The law firm Feldman & Lee, which contracts with the city to do public defense work, didn’t immediately respond to a request for comment Tuesday afternoon.

Each minimum sentence jumps to 60 days if a defendant had four crimes, or 90 days if the defendant had six crimes within five years. If someone is convicted of two or more public disorder crimes on the same day, then a mandatory minimum sentence must be imposed for each.

City Council member Mark James also said the aim of the law was to get repeat offenders into treatment.

“We’re not a one-sided, hard-on-crime kind of place,” James said. “Part of the idea is they’ll be sitting there longer and we can get them thinking differently.”

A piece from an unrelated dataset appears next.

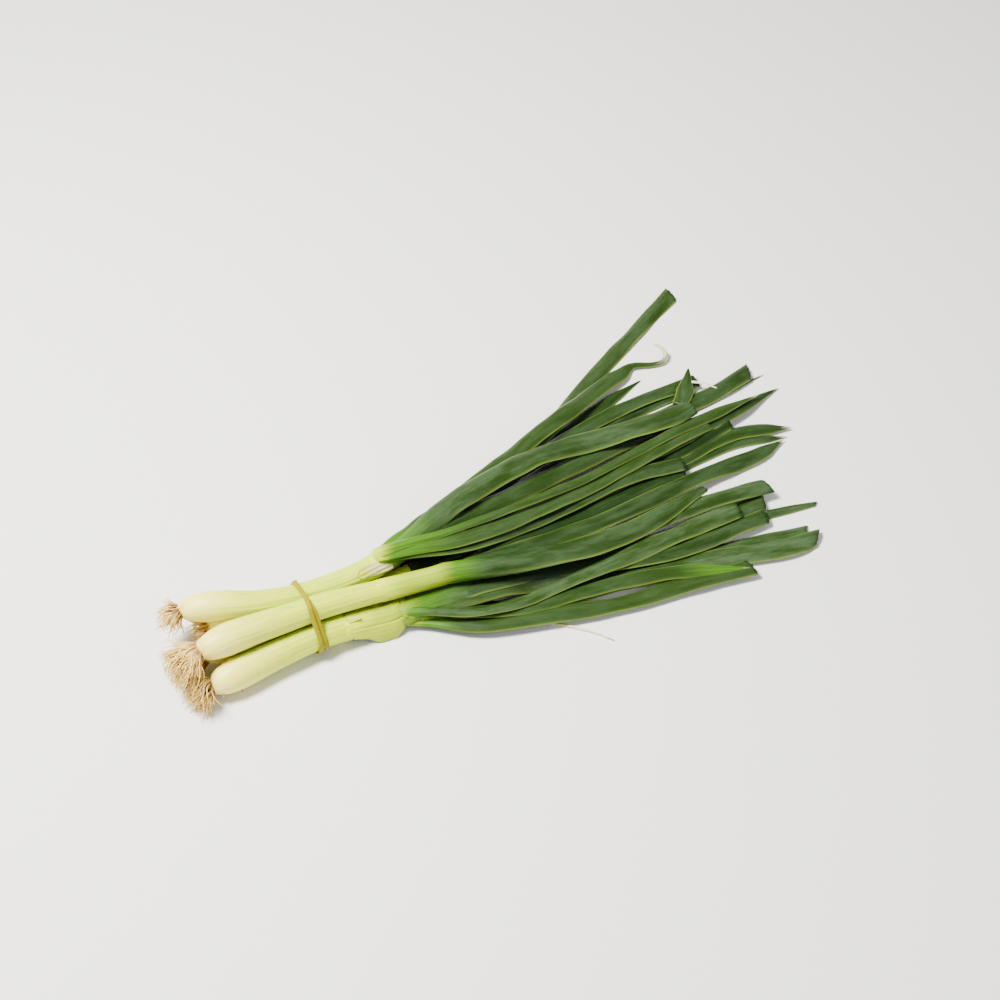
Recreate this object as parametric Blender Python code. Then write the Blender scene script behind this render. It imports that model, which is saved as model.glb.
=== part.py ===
"""A bunch of five spring onions lying down, tied with a yellow rubber band.

Metres, +Z up, +X from the roots to the leaf tips. The origin is the bottom
centre of the whole bunch. All sizes below are in millimetres.
"""

import math

import bpy
import numpy as np

MM = 0.001

# Overall sizes
LENGTH_FACTOR = 1.0  # stretches every plan position along the bunch
SPREAD_FACTOR = 1.0  # stretches every plan position across the bunch
GIRTH_FACTOR = 1.0  # scales the radii of the bulbs and shanks
LEAF_WIDTH_FACTOR = 1.0  # scales the widths of the leaves
ACROSS_FACTOR = SPREAD_FACTOR * GIRTH_FACTOR  # thicker shanks lie further apart

# Clearances
PIECE_GAP = 0.3  # between two pieces that touch in life
FLOOR_GAP = 0.3  # under the lowest stem or leaf

# Stems
STEM_SIDES = 14
STEM_STEP = 12.0  # distance between two rings of a stem
BULB_TIP_RINGS = 4  # that round off the root end
FINE_STEP = 2.0  # between the points at which clearances are worked out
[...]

Council President Kamille Norton strongly believes the local law will send a message.

“Marysville residents and businesses have been victimized by chronic and repeat offenders of these public disorder crimes long enough,” Norton said. “We do not accept or tolerate this criminal behavior here.”

Mandatory minimum sentences are controversial.

In 2010, the American Civil Liberties Union testified in front of Congress that mandatory minimums should be abolished because they “generate unnecessarily harsh sentences, tie judges’ hands in considering individual circumstances, create racial disparities in sentencing and empower prosecutors to force defendants to bargain away their constitutional rights.”

Jazmyn Clark, the Smart Justice campaign policy program director for the ACLU of Washington, said in a statement last month that incarceration disrupts people’s lives — and often, just makes recovery more difficult for vulnerable people.

“City officials see this mandatory minimum proposal as a way to combat the fentanyl crisis and substance use disorder,” Clark said. “But we cannot punish people into recovery.”